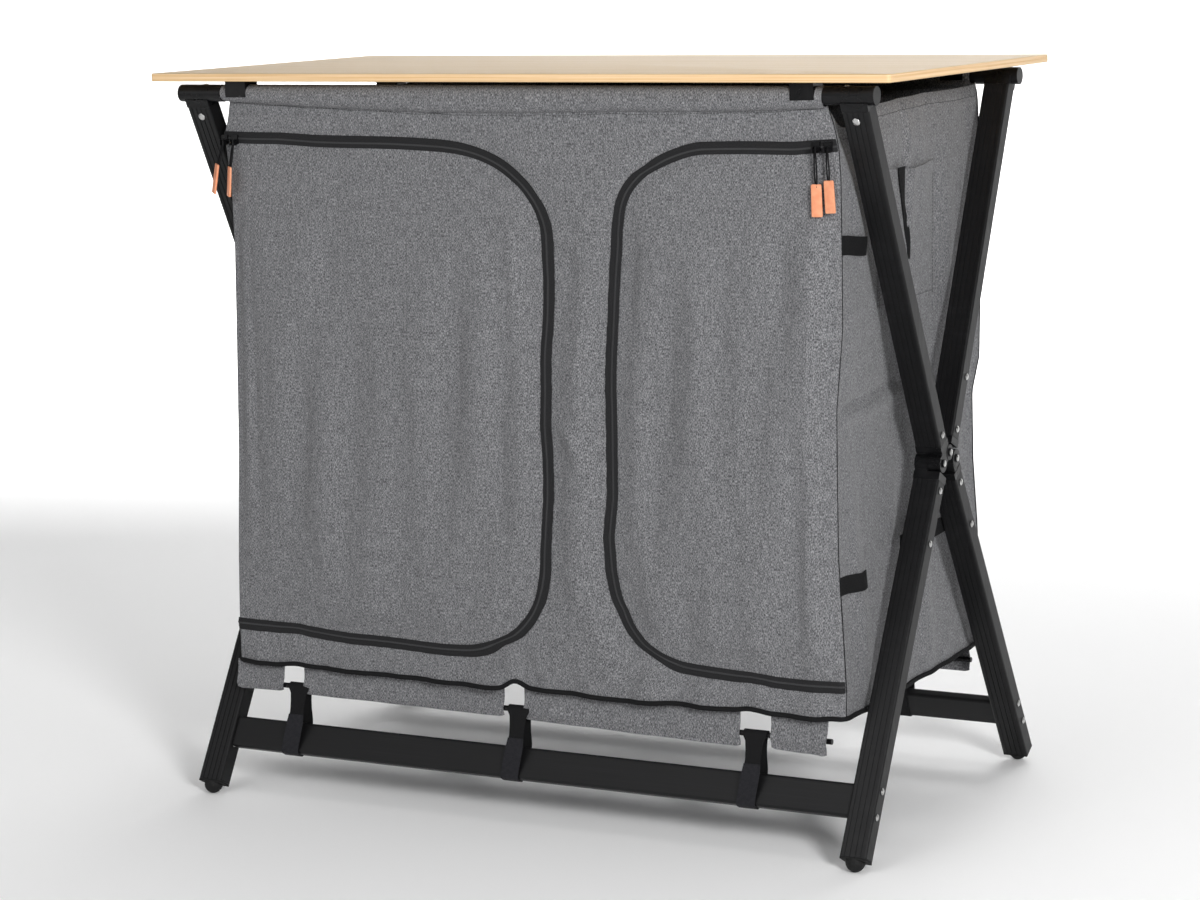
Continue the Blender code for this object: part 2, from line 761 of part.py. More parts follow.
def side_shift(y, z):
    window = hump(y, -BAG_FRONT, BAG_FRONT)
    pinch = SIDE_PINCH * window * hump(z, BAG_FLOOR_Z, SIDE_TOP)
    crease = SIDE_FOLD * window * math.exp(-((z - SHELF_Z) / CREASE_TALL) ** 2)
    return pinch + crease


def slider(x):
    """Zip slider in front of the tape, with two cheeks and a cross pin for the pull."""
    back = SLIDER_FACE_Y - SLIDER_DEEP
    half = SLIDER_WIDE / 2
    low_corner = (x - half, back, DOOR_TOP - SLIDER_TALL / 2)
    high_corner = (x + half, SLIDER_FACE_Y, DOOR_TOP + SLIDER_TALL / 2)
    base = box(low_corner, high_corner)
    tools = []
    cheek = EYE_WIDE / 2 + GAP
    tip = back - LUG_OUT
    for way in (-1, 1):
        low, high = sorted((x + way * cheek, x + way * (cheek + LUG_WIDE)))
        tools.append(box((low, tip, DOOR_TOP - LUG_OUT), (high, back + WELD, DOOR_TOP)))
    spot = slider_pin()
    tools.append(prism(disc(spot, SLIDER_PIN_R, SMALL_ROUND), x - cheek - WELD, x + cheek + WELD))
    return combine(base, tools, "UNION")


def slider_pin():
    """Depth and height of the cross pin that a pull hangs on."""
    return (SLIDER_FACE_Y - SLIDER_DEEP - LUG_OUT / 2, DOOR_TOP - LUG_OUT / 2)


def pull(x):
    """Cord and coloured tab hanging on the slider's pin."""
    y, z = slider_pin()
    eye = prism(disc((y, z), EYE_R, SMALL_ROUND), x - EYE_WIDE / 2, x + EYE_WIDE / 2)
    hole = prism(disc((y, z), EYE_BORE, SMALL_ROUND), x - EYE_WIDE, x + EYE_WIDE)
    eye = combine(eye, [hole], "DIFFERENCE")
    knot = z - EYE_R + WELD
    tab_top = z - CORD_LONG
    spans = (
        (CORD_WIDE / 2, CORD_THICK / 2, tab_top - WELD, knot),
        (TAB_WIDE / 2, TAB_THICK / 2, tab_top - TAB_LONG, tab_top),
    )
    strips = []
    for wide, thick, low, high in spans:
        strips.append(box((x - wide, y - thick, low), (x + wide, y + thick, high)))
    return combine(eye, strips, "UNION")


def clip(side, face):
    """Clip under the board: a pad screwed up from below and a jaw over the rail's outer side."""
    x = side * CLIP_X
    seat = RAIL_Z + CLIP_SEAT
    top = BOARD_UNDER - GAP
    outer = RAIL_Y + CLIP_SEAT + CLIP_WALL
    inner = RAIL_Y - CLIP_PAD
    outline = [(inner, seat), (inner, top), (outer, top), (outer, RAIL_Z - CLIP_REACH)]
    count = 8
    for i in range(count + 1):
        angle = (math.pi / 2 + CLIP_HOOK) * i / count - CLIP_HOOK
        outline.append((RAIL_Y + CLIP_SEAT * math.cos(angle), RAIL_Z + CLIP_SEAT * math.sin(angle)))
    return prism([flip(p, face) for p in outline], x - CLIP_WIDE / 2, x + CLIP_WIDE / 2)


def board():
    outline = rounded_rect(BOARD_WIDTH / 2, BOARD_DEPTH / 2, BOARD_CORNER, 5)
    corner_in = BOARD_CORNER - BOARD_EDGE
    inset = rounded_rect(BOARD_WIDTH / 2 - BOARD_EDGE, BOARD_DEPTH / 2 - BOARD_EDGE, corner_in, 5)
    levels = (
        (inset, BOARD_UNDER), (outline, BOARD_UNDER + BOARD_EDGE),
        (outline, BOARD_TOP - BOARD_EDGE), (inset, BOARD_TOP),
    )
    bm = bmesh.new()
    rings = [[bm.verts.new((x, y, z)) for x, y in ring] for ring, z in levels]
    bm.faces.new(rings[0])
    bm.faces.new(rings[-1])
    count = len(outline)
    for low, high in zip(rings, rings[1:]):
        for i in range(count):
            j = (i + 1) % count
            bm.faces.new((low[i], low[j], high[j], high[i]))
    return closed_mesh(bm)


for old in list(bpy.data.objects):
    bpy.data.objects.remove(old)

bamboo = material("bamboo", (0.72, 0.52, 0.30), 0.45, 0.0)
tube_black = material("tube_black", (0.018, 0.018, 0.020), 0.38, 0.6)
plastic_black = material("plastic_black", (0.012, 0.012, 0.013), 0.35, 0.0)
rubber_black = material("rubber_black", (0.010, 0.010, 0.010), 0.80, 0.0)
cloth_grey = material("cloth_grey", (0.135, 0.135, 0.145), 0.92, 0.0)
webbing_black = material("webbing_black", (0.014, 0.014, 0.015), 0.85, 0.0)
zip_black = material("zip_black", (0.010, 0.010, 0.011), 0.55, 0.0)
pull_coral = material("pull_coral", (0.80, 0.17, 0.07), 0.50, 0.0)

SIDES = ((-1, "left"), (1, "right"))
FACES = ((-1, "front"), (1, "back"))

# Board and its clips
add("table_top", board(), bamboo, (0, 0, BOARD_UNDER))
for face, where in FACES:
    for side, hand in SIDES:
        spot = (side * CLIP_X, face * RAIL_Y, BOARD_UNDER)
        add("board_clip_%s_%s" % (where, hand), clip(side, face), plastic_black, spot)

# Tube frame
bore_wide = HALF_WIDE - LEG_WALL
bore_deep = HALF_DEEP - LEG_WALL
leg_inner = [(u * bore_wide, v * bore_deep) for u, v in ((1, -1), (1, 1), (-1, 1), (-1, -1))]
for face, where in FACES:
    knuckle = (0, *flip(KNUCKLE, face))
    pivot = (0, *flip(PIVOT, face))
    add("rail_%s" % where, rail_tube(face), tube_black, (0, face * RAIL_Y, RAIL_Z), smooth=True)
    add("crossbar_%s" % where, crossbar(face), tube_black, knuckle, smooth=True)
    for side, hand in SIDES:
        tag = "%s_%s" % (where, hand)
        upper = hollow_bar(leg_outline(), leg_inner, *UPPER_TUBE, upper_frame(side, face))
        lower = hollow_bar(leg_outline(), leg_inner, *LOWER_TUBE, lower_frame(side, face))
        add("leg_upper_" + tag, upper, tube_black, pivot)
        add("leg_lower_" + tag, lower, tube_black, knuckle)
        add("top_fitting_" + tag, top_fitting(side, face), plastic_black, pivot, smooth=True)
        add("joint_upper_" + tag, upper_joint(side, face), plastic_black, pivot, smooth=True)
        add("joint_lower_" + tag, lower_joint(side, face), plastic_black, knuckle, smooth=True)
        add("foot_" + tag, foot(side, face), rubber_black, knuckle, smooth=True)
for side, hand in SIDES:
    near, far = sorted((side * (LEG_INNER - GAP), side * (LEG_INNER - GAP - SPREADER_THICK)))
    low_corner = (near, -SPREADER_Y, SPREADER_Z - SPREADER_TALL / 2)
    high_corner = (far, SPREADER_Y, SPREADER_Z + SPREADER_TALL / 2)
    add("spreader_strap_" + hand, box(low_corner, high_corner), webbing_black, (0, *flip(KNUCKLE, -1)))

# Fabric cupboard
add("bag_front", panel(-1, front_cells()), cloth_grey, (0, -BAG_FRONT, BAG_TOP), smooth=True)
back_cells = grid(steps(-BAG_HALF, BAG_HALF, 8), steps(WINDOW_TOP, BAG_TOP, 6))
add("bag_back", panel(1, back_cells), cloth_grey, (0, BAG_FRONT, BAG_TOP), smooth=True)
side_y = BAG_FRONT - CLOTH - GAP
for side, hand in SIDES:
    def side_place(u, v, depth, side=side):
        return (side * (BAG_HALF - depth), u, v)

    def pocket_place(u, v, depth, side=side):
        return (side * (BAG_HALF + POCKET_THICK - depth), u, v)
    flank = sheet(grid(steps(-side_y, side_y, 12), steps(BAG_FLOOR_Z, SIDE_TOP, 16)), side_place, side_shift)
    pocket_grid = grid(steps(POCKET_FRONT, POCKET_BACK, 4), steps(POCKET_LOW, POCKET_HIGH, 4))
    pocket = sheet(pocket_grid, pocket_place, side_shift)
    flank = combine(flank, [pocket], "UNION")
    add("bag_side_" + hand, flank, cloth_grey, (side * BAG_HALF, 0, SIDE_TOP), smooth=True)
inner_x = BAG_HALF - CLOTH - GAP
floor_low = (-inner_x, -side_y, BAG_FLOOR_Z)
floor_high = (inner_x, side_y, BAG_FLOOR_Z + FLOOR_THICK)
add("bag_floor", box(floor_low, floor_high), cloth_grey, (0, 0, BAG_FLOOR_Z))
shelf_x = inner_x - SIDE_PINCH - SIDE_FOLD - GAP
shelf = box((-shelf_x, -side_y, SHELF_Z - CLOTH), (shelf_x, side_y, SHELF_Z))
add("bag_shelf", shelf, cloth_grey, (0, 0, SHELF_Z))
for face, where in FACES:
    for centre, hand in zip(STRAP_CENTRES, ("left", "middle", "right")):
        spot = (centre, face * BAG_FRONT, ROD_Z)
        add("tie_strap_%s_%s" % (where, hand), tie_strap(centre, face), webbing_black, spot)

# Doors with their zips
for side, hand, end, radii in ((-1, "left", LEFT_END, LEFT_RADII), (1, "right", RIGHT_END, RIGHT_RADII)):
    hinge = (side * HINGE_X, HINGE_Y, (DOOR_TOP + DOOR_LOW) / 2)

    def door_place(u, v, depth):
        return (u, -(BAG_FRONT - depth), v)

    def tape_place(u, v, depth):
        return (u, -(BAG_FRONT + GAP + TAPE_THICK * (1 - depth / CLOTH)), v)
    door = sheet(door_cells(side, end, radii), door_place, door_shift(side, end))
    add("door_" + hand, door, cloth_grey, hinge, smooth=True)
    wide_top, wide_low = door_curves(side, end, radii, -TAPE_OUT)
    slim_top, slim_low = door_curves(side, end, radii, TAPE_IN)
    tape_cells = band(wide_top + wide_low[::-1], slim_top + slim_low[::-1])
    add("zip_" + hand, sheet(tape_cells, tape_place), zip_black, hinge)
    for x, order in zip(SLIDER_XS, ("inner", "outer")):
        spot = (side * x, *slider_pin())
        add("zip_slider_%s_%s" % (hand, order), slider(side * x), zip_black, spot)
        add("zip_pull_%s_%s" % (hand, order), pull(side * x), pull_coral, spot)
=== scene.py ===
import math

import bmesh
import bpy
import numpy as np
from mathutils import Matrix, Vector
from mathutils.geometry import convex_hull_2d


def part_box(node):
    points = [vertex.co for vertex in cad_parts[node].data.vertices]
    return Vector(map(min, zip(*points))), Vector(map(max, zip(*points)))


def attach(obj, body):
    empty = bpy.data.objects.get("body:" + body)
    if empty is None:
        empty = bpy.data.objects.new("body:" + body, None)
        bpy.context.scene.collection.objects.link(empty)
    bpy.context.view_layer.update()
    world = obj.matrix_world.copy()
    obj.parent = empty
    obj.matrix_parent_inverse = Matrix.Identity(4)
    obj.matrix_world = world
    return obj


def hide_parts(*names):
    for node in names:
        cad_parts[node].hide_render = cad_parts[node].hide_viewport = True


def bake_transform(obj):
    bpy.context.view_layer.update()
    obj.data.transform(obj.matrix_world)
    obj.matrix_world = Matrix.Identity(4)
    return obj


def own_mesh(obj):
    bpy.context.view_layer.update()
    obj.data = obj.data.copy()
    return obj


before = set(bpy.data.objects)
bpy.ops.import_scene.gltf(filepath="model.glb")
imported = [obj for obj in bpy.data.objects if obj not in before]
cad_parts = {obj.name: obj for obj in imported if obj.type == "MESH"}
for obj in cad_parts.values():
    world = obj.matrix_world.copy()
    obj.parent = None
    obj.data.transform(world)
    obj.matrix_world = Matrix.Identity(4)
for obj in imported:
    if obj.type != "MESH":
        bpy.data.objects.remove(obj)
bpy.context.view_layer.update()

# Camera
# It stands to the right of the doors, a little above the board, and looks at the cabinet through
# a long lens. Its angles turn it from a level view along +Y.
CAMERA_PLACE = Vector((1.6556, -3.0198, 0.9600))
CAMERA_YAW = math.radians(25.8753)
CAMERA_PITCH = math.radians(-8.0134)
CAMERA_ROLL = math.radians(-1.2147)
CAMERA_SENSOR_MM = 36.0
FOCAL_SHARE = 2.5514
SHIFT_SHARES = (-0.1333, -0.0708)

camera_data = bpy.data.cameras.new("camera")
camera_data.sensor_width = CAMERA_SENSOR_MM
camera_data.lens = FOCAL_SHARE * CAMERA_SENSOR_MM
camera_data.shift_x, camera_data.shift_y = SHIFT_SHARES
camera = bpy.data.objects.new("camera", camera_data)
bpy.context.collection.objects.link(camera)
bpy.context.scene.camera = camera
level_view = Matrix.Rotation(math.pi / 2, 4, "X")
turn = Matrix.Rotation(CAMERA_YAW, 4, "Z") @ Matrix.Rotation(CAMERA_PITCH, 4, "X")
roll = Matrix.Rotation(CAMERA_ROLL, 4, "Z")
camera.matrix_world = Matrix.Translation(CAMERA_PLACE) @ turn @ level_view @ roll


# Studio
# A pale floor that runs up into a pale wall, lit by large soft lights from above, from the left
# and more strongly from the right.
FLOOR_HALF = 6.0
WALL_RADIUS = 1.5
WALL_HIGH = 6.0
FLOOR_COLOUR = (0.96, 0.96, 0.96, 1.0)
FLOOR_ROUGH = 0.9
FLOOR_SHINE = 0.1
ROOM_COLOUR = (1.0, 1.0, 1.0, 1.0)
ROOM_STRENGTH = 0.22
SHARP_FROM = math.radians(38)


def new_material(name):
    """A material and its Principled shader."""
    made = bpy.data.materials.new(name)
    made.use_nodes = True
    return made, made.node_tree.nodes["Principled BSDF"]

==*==

Write out exactly the lines running from the line containing "tape_cells = band(wide_top" to the line containing "cad_parts[node].hide_render = cad_parts[node].hide_viewport", with both of those lines included.

THE ANSWER:
    tape_cells = band(wide_top + wide_low[::-1], slim_top + slim_low[::-1])
    add("zip_" + hand, sheet(tape_cells, tape_place), zip_black, hinge)
    for x, order in zip(SLIDER_XS, ("inner", "outer")):
        spot = (side * x, *slider_pin())
        add("zip_slider_%s_%s" % (hand, order), slider(side * x), zip_black, spot)
        add("zip_pull_%s_%s" % (hand, order), pull(side * x), pull_coral, spot)
=== scene.py ===
import math

import bmesh
import bpy
import numpy as np
from mathutils import Matrix, Vector
from mathutils.geometry import convex_hull_2d


def part_box(node):
    points = [vertex.co for vertex in cad_parts[node].data.vertices]
    return Vector(map(min, zip(*points))), Vector(map(max, zip(*points)))


def attach(obj, body):
    empty = bpy.data.objects.get("body:" + body)
    if empty is None:
        empty = bpy.data.objects.new("body:" + body, None)
        bpy.context.scene.collection.objects.link(empty)
    bpy.context.view_layer.update()
    world = obj.matrix_world.copy()
    obj.parent = empty
    obj.matrix_parent_inverse = Matrix.Identity(4)
    obj.matrix_world = world
    return obj


def hide_parts(*names):
    for node in names:
        cad_parts[node].hide_render = cad_parts[node].hide_viewport = True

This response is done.